To say that straight-ticket voting has affected Dee Margo's life is, in his words, “probably an understatement.” The El Paso Republican, running this year to represent House District 78, blames an overwhelming turnout of Barack Obama supporters for his failed bid for the same seat in 2008. “Everything was predicated on the top of the ticket, and voting straight ticket for only the top of the ticket,” he says.

Margo is a strong advocate for doing away with the practice, which is permitted in only 16 states. “Even if you want to vote all one party, I still think you ought to spend the extra 30 or 45 seconds it takes to go down and mark each ballot,” he says. “No one party has a corner on the best candidates.  Never has, never will.”

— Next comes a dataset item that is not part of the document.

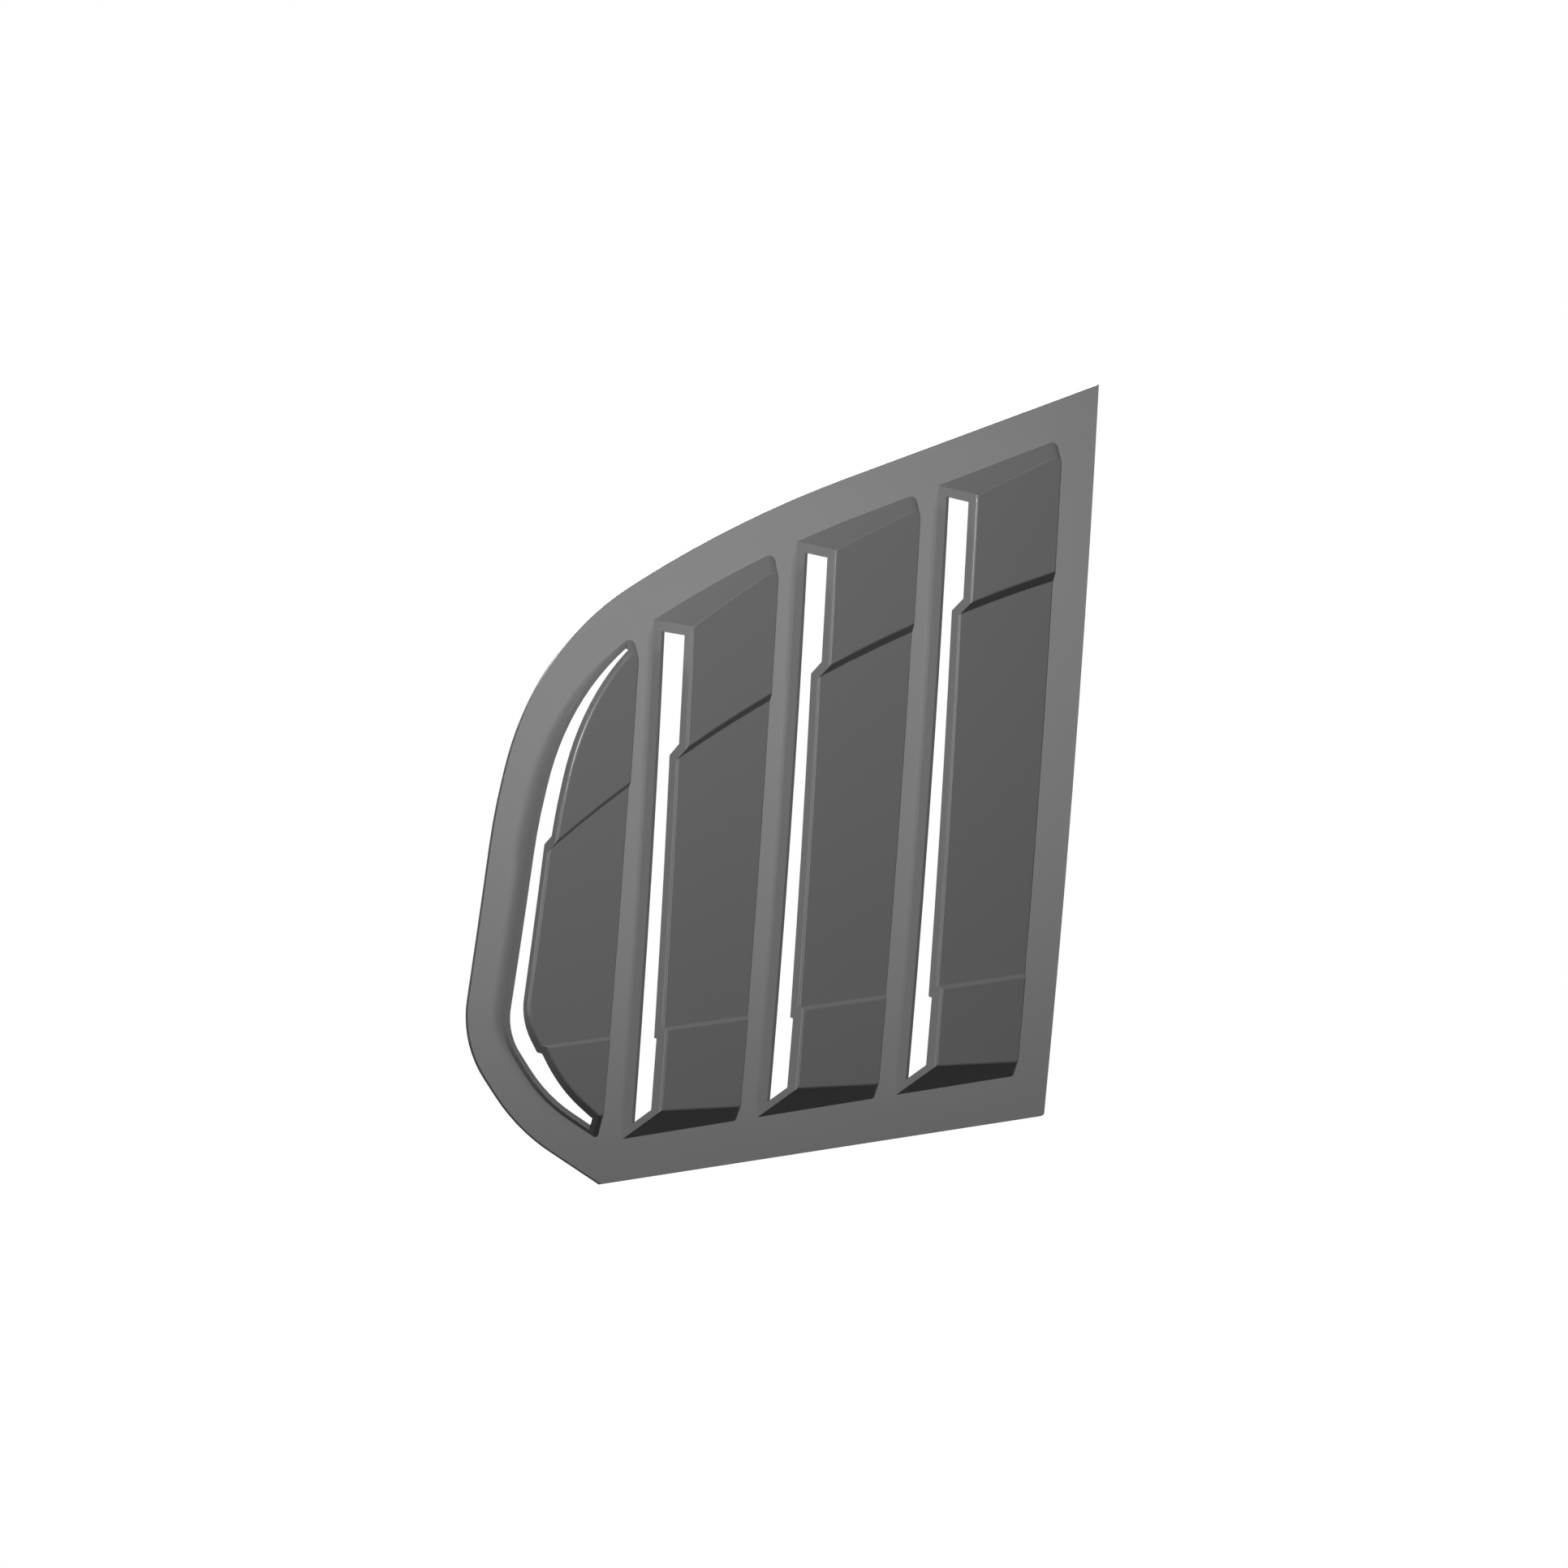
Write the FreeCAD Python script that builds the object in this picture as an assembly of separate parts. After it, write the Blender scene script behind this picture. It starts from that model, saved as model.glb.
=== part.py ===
"""Louver panel for a rear quarter window: one moulded plastic shell with hollow scoops.

Frame: +X forward along the car, +Z up along the louvers, outer face towards -Y.
The origin lies on the inner face, at the crest of the panel's curve. Sizes in millimetres.
Outline places are measured from the rear end of the bottom edge.
"""
import FreeCAD, Part

import math
import os

from FreeCAD import Vector

# Shell
wall = 1.8
glass_radius = 3200.0
crest_x = 68.0
crest_z = 181.0

# Panel outline
front_bottom_x = 200.3
front_bottom_z = 58.3
front_top_x = 204.5
front_top_z = 362.7
front_bottom_round = 1.5
roof_bend_x = 38.6
roof_bend_z = 280.9
roof_bend_radius = 597.0
shoulder_x = -49.6
shoulder_z = 214.4
shoulder_radius = 134.5
hip_x = -62.5
hip_z = 144.0
hip_radius = 250.0
heel_x = -69.3
heel_z = 48.1
heel_radius = 41.0
toe_x = -40.1
toe_z = 16.6
toe_radius = 78.0

# Border left flat round the louvers
border = 17.0
bottom_border = 18.5

# Louvers: the first one fills the rounded rear end, the others stand at one pitch
louver_count = 4
first_rear_x = -3.0
second_front_x = 5.4
louver_pitch = 63.3
louver_width = 53.9
front_leans = (0.0, -0.9, -0.1, 0.2)
rear_leans = (0.0, -0.1, 0.3, 0.5)
cap_draft = 24.0
front_draft = 24.0
rear_draft = 21.0
first_draft = 10.5

# Blade heights above the panel's face, at the open front edge and at the rear edge
upper_front_height = 18.4
upper_rear_height = 11.5
middle_front_height = 14.2
middle_rear_height = 6.5
middle_fall = 0.7
lower_front_height = 17.5
lower_rear_height = 10.2

# Steps across the blades
upper_step_rear_x = -44.4
upper_step_rear_z = 129.6
upper_step_front_x = 181.3
upper_step_front_z = 278.2
upper_step_radius = 860.0
upper_step_draft = 33.0
first_step_draft = 27.0
lower_step_rise = 56.6
lower_step_draft = 25.0

# Slots in the open front walls
slot_bottom_band = 4.3
slot_top_band = 4.5
lower_slot_top_band = 5.4
slot_end_band = 3.1
first_slot_bottom_band = 1.7
first_slot_top_band = 3.6
first_slot_end_band = 4.6

# Rounded edges
edge_round = 1.0
rear_top_round = 3.3
rear_bottom_round = 2.2
least_round = 0.3

# Share of a side that the roundings at its two ends may take up together
side_share = 0.98

# Reach of the working solids past the panel
reach = 60.0
depth_below = 14.0
height_above = 24.0
wall_overlap = 8.0


def tangent(degrees):
    """Tangent of an angle given in degrees."""
    return math.tan(math.radians(degrees))


def cosine(degrees):
    """Cosine of an angle given in degrees."""
    return math.cos(math.radians(degrees))


def panel_corners():
    """Corners of the panel outline with their rounding, anticlockwise from the bottom rear end."""
    corners = [
        (0.0, 0.0, 0.0),
        (front_bottom_x, front_bottom_z, front_bottom_round),
        (front_top_x, front_top_z, 0.0),
        (roof_bend_x, roof_bend_z, roof_bend_radius),
        (shoulder_x, shoulder_z, shoulder_radius),
        (hip_x, hip_z, hip_radius),
        (heel_x, heel_z, heel_radius),
        (toe_x, toe_z, toe_radius),
    ]
    return fitted(corners)


def side_line(start, end, inset):
    """A point and direction of one side, moved inwards by the inset."""
    dx, dz = end[0] - start[0], end[1] - start[1]
    length = math.hypot(dx, dz)
    dx, dz = dx / length, dz / length
    return start[0] - dz * inset, start[1] + dx * inset, dx, dz


def crossing(first, second):
    """Where two side lines cross."""
    x1, z1, dx1, dz1 = first
    x2, z2, dx2, dz2 = second
    along = ((x2 - x1) * dz2 - (z2 - z1) * dx2) / (dx1 * dz2 - dz1 * dx2)
    return x1 + along * dx1, z1 + along * dz1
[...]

The last two legislative sessions have seen a small push to eliminate the straight-ticket option. In 2007, state Sen. Jeff Wentworth, R-San Antonio, introduced a bill to do just that and it got nowhere. In 2009, the measure received the support of other prominent Republicans, including House Speaker Joe Straus, R-San Antonio. Wentworth managed to get the bill out of committee, but that's as far as it went. “Especially in Texas — as independent-minded as we are, with the spirit of independence we have in Texas — we ought to be voting for individuals,” he says. Yet there are strong institutional forces against change, he says. “Both parties like it. Both parties wanted to keep it. It’s not a partisan issue. They both believe that they’re advantaged and benefit from the ability of voters to go in and unthinkingly pull the lever for their party.”

He’s right about their enthusiasm. “We encourage people to do it,” says Republican Party of Texas spokesman Bryan Preston. “It helps everyone up and down the ballot, and it helps build the next generation of Republican leadership."

"Straight-ticket voting was a key element of our success in 2006 and 2008 and will continue to be part of the strategy to turn out base Democratic voters this November," says Texas Democratic Party spokesperson Kirsten Gray. "It's evident that Republicans agree our straight-ticket numbers will continue to rise, which is why they tried to change the rules."

Young is surprised that the people making a fuss mostly lean right. “Why would the Republicans want to do away with straight-ticket voting?” he says. “It’s been doing them enormous good. The truth is, the Democrats should have been complainging about it.”

Young, who was formerly a Democratic strategist, thinks the system’s just fine as is. “Doing away with it is, I think, a bad thing, because it ignores modern politics,” he says. “Modern politics is about modern advertising.”  He doesn’t buy the line that these are unthinking voters. “Some of the people who vote straight ticket most reliably — I found in one study I did for a client — were literally guys who work for NASA. They weren’t voting straight ticket out of ignorance — that was the brand they were in favor of as Republicans.”

It’s difficult to predict whom straight-ticket voting will favor in November, Young says. “I don’t know what will happen to the brand names this time, because of the ‘everybody’s a jerk’ feeling in the country.”

For now, the debate continues. Wentworth, who sits on the CPPPS board, says he “probably will” try a third time to kill the option in the next session.